Interest rate caps and floors are two common terms used in the context of loans and lines of credit. They are used to manage the risk of fluctuating interest rates. An interest rate cap sets a limit on how high the interest rate can go, while an interest rate floor sets a limit on how low the interest rate can go.

### Interest Rate Cap

An interest rate cap is a type of derivative contract that helps borrowers limit their exposure to rising interest rates. It is essentially an insurance policy that protects the borrower from having to pay higher interest rates if the market rates increase. In exchange for this protection, the borrower pays a premium to the lender or the cap provider.

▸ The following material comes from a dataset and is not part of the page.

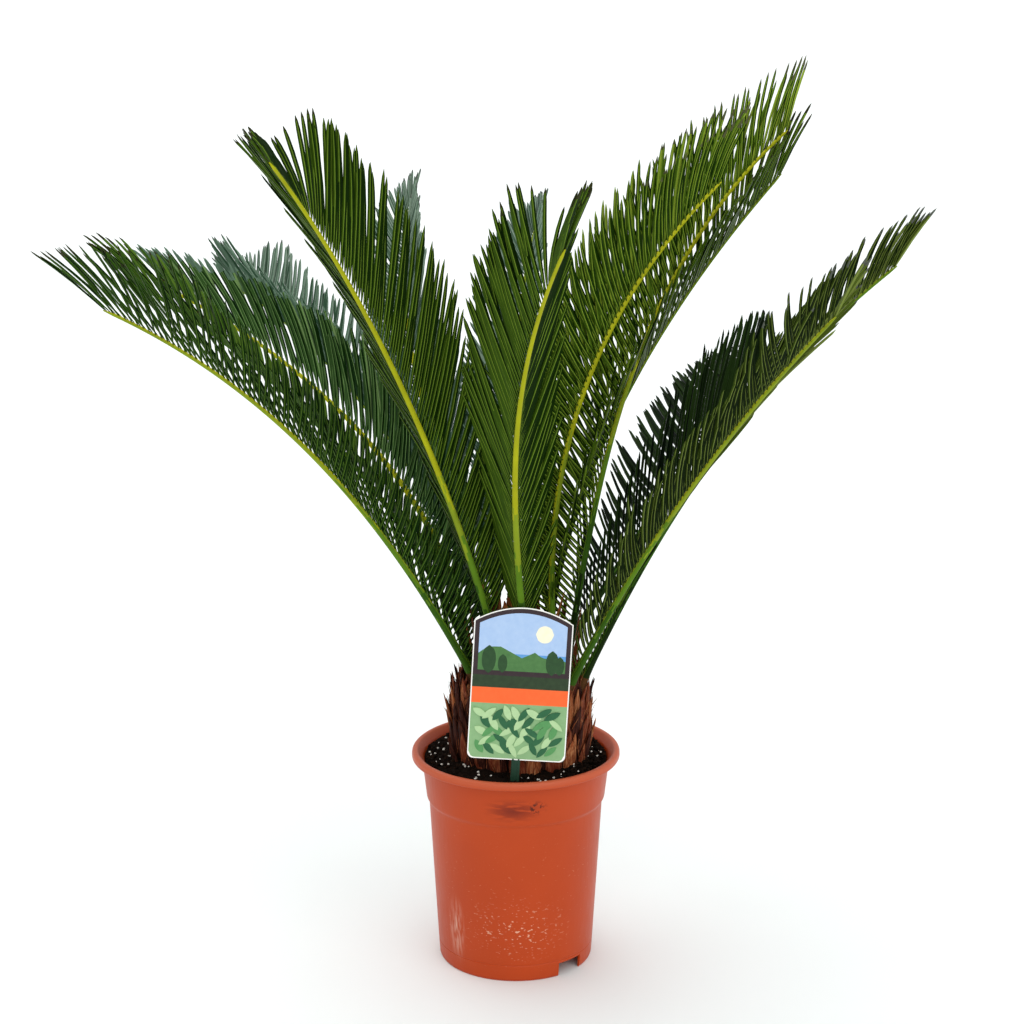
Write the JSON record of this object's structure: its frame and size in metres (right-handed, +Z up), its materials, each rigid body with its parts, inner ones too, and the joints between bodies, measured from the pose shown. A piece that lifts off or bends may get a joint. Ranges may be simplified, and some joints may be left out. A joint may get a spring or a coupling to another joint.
{
  "type": "potted sago palm",
  "caption": "Sago palm, a cycad, with a shaggy trunk and a crown of long feather-like fronds, in a round plastic nursery pot with a plant label.",
  "frame": {"origin": "centre of the pot's flat underside, on the floor", "axes": "+Z up along the pot's axis, -Y towards the front, where the plant label stands, +X to the right seen from the front"},
  "size_m": [0.6543, 0.8808, 0.7435],
  "materials": {
    "pot": "satin moulded polypropylene",
    "soil": "loose peat",
    "trunk": "rough fibrous leaf bases",
    "foliage": "glossy leathery leaf",
    "label": "printed card, gloss"
  },
  "bodies": {
    "root": {"pot": "pot", "soil": "soil", "trunk": "trunk", "plant_label": "label", "frond_front": "foliage", "frond_front_left": "foliage", "frond_front_right": "foliage", "frond_right_tall": "foliage", "frond_left_low": "foliage", "frond_right_low": "foliage", "frond_right_wide": "foliage", "frond_left_upper": "foliage", "frond_left_middle": "foliage", "frond_right_upper": "foliage", "frond_back_left": "foliage", "frond_back_inner": "foliage", "frond_back": "foliage", "frond_back_right": "foliage"}
  },
  "joints": []
}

An interest rate cap has three primary economic terms: the loan amount covered by the cap (the notional), the duration of the cap (the term), and the level of rates (the strike rate) above which the cap will pay out. For example, a $100M, 3-year, 3% strike cap will pay out if the market rates exceed 3% over the next 3 years.

### Interest Rate Floor

An interest rate floor is an agreed-upon rate in the lower range of rates associated with a floating rate loan product. It is used to protect the lender from the risk of the interest rate falling too low. If the interest rate falls below the floor, the borrower pays the difference to the lender. An interest rate floor is typically used in conjunction with an interest rate cap to limit the borrower’s exposure to both rising and falling interest rates.

Interest rate floors are utilized in derivative contracts such as interest rate swaps. They are also used in loan agreements to reduce the risk to a lender of losing money on the loan. The interest rate floor provision is usually written into the loan contract and listed among the lender’s terms.

In summary, interest rate caps and floors are important tools used in managing the risk of fluctuating interest rates. They help borrowers and lenders protect themselves from the negative effects of interest rate changes.